With my new job, I find new tests. I did take tests. But I’m talking a different kind of test. The test of fear. The test of trust in my Abba Father. You see..(and this is baring my soul here) I deal with anxiety. Anxiety in talking on the phone to strangers. The first day I was on the phones for customer service..I panicked. I would wake up at odd times in the night. Sometimes at 5 a.m. Even 3 a.m.!! Knowing I could only fall asleep for a few hours. Tossing. Turning. It was like violent waves, even as I was sleeping. I was in the midst of a storm. My bed might as well have been in the middle of the ocean. That is how I felt. I would lay there in panic with a tormenting thought of “I cannot do this. God you gave me something I cannot possibly handle this time. You said you won’t give me more than I can handle.” Truthfully, at the time, I didn’t feel capable. But He is. It is not my strength, it is His inside me. I know that now. But let me tell ya. Fear is paralytic.
Friday morning…I had a panic attack before I went into work. Knowing I was going to be by myself on the phone the second half of the day, I freaked. I bawled my eyes out and couldn’t breathe well. Little breaths taken, followed by waterfalls of tears. There are few times where this happens, but it happened that day. My parents prayed for me. I didn’t want to listen to any of their advice. Because what they didn’t know…there were whispering voices that said…”Get out. Get out before it gets bad. You need to cut loose!!” That was usually my way of dealing with things. Running away from them. But, if we are honest with ourselves, we cannot truly escape our problems by running away.

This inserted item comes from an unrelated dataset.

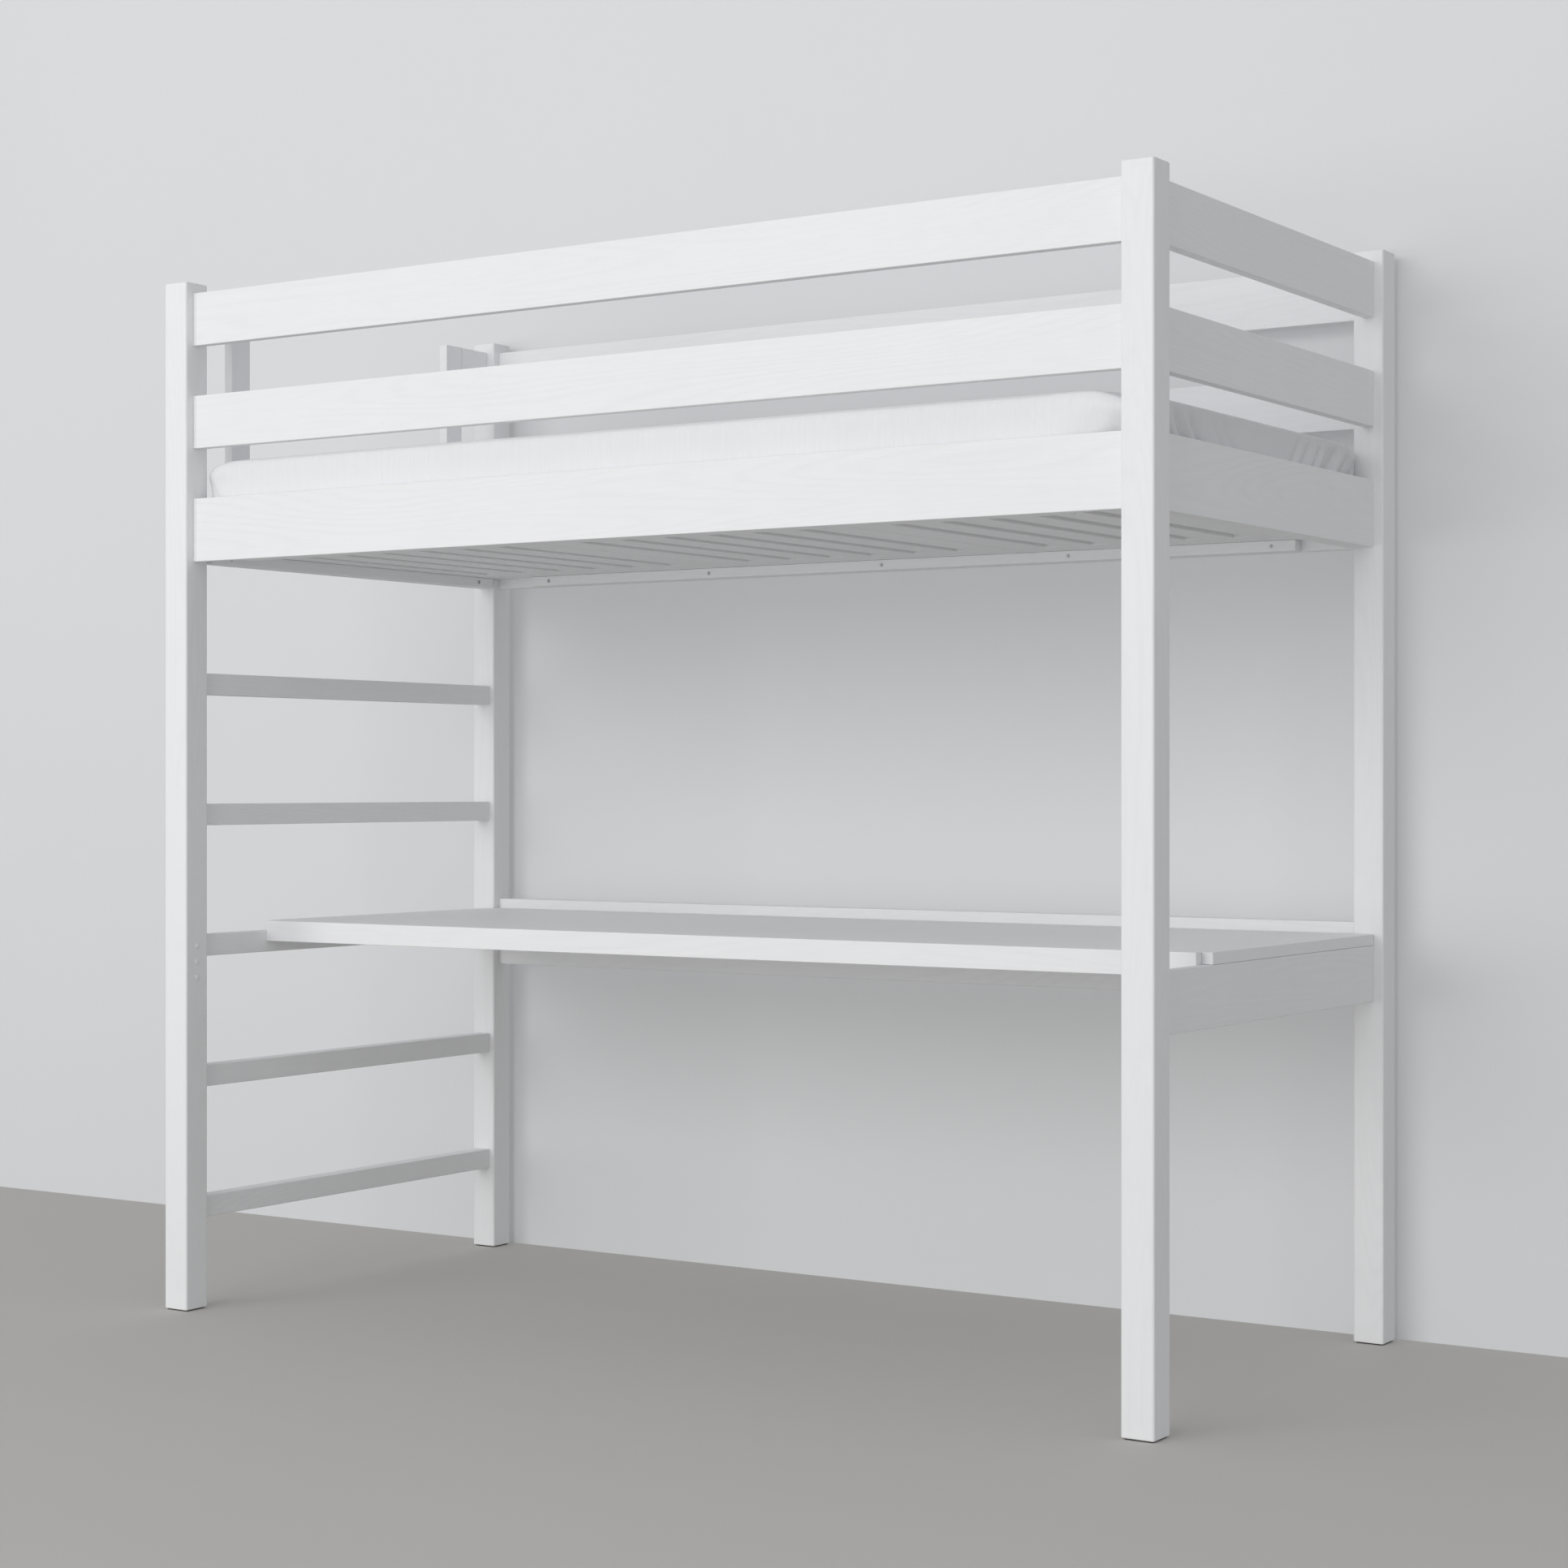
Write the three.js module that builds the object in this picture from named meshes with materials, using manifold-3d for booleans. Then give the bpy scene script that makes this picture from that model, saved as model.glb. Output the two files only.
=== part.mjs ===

Those problems come back to deal with us, wherever we are. You cannot run from fear. That is what I wanted to do. My parents prayed hard for me that morning. They made me some chamomile tea. And I went in to work. I had to rush there because of the time it took to calm me down. I went in. Totally faked that I was ok.
For the first half of the day, I was sitting next to my buddy. Because of my day yesterday and all that had happened…I was more calm. She was in the driver seat that half of the day and I was able to help her. Yesterday, she helped me when I was taking calls. Thank God. Not that we don’t have support in the form of managers, leads. But during that time, we have to put the customer on hold for only so long. And they can’t get to you right away. Anyways, I digress.
Long story short, Jesus took over that last half of the day that I was on the phone. I think the tea did give a calming effect, but I seriously think that Jesus took the wheel. Literally. I was texting my best friend on my lunch break and she gave me the best advice. She was encouraging and said I am a conqueror. I can do this. And to picture Jesus right there beside me. And that is just what I did. I pictured Jesus right there with me, helping me face my fear. The paralyzing storm. Now I know how the disciples felt when they were on the boat in the storm and they were panicked. But…all Jesus had to do was say..”Peace be still.” Did he not give me that same power to pray against the storm. To speak the opposite of how it looks? That day was about 90% better than the first day I was on the phones. I was more confident. I was at peace. And another lesson I have learned/am still learning is that it is ok to be human. It is ok to make mistakes. And if it doesn’t work out, God has something better. But he puts us in places where we are weak,so He can equip us. I pray before I go into work. I put on the whole armor of God. I plead the mind of Christ. And I pray for favor in every call that comes my way. I know it won’t always be easy. But with God, I can conquer.
Call to me and I will answer you and tell you great and unsearchable things you do not know. “-Jeremiah 33:3
Perfect love casts all out fear. His love is perfect. My love for him is unfading. It is eternal. I may not always show it. Or believe in it. But it will always be sealed in my heart..permanently.
FEAR NOTHING. “YOU ARE MORE THAN CONQUERORS THROUGH HIM WHO LOVED US.”
This is inspiring me to make a list of all the things I feared that I would like to do or face!!